- Interactive map of Port of St. Petersburg

Location
- Country: United States
- Location: St. Petersburg, Florida
- Coordinates: 27°45′45″N 82°37′47″W﻿ / ﻿27.76247°N 82.62959°W
- UN/LOCODE: USPIE

Details
- Opened: 1925
- Operated by: Port Director
- Owned by: City of St. Petersburg
- Size: appx. 4 acres
- No. of berths: 1
- Employees: ~11
- Channel depth: 23 feet

Statistics
- Annual revenue: US $58,000 (FY 2013)
- Website Port of St. Petersburg

= Port of St. Petersburg =

The Port of St. Petersburg is a port located near downtown St. Petersburg, Florida. The Port of St. Petersburg is used by the U.S. Coast Guard under Sector St. Petersburg and serves a super yacht facility.

== History ==

The Port of St. Petersburg opened in 1925 in anticipation of becoming a major shipping port. In the beginning, the port was used mainly for the use of the U.S. Coast Guard from 1927 up until it was abandoned in 1933, although the base was reopened in 1939 due to World War II. Following World War II, the port was used as a dry dock for ships. In 1977, the interest for turning the St. Petersburg port into a cruise port was rumored among the city. However, shortly after problems arose when the depth of the port was revealed to be shallower than most ports such as the Port Tampa Bay and Port of Miami the city attempted regardless to get a cruise line tenant. In 1987 the city finally got a cruise line by the name of Scandinavian World Cruises that offered their ship the Scandinavian Star to the port where it stayed until 1991. Following in 1993, another cruise line from Ukraine took up the spot, however like the Scandinavian cruise before the Ukraine cruise liner didn't stay extensively. Since the absence of a cruise liner, the Port of St. Petersburg has been struggling to get commercial usage.

== Future port plans ==
Although the port's commercial use has been declining throughout the years, dreams of the port expanding its use for cruise ships, yacht repairs, markets, a marine research hub, and a relocation port has been suggested by members of St. Petersburg government and port owners.

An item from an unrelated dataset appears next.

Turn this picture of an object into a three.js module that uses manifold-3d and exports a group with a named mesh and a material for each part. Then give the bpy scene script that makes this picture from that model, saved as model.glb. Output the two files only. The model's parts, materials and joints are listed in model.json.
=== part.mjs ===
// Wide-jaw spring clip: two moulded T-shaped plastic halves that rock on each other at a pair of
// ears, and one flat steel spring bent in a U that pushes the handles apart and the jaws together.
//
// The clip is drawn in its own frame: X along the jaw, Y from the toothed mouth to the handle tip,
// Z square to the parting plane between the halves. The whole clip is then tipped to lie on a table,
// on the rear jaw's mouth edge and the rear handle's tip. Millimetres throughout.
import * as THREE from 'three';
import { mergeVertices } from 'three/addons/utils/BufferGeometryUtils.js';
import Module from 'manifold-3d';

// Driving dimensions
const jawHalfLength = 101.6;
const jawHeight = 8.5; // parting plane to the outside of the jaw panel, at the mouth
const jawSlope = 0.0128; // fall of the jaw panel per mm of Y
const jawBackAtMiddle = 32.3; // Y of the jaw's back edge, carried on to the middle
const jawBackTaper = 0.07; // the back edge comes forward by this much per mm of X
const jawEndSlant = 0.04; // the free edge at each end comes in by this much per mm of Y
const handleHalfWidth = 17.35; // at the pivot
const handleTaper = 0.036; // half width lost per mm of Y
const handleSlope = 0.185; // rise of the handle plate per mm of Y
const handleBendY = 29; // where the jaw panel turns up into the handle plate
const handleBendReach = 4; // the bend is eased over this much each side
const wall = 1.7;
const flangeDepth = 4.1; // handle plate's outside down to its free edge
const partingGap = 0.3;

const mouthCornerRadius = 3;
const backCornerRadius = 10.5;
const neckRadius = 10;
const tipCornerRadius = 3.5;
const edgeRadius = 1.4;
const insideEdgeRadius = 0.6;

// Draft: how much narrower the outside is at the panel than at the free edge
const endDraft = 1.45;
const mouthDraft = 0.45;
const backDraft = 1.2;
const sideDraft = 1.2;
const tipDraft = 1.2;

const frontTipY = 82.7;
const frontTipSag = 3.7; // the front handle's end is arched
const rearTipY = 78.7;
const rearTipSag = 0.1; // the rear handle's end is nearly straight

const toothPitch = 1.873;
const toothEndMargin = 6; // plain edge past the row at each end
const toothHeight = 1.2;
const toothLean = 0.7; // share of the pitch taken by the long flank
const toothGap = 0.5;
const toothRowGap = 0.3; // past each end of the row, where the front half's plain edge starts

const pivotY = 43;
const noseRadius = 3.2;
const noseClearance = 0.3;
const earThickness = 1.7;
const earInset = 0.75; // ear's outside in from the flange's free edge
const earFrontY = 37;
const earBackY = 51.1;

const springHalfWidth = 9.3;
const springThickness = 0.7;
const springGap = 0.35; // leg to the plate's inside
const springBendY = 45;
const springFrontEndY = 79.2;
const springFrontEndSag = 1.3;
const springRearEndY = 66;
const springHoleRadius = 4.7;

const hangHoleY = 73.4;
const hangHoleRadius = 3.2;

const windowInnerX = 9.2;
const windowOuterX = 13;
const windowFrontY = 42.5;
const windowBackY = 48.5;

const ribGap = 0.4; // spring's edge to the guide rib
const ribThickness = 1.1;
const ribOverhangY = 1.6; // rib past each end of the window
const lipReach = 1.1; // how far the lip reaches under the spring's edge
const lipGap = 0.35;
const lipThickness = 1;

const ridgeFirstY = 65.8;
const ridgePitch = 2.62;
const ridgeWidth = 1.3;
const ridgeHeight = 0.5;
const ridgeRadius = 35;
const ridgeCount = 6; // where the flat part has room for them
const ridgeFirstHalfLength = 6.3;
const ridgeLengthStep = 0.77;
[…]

=== Downtown Waterfront Master Plan ===
The Port of St. Petersburg is a part of the Bayboro District in the cities Downtown Waterfront Master Plan. The plan for the district is to add pedestrian areas, more park spaces around the district, and development sits for future use. The plan for the port also calls for deeper water wharf's, pier structures, and new peninsulas such as Port Discovery.

==== Port Discovery ====
The port also has been working on a partnership with the St. Pete Ocean Team to carry out a plan called 'Port Discovery' for marine education, research, and science on the St. Pete Port. The 'Port Discovery' plan would allow the Port Terminal Building to be open for the public and would mainly focus on local schools visits.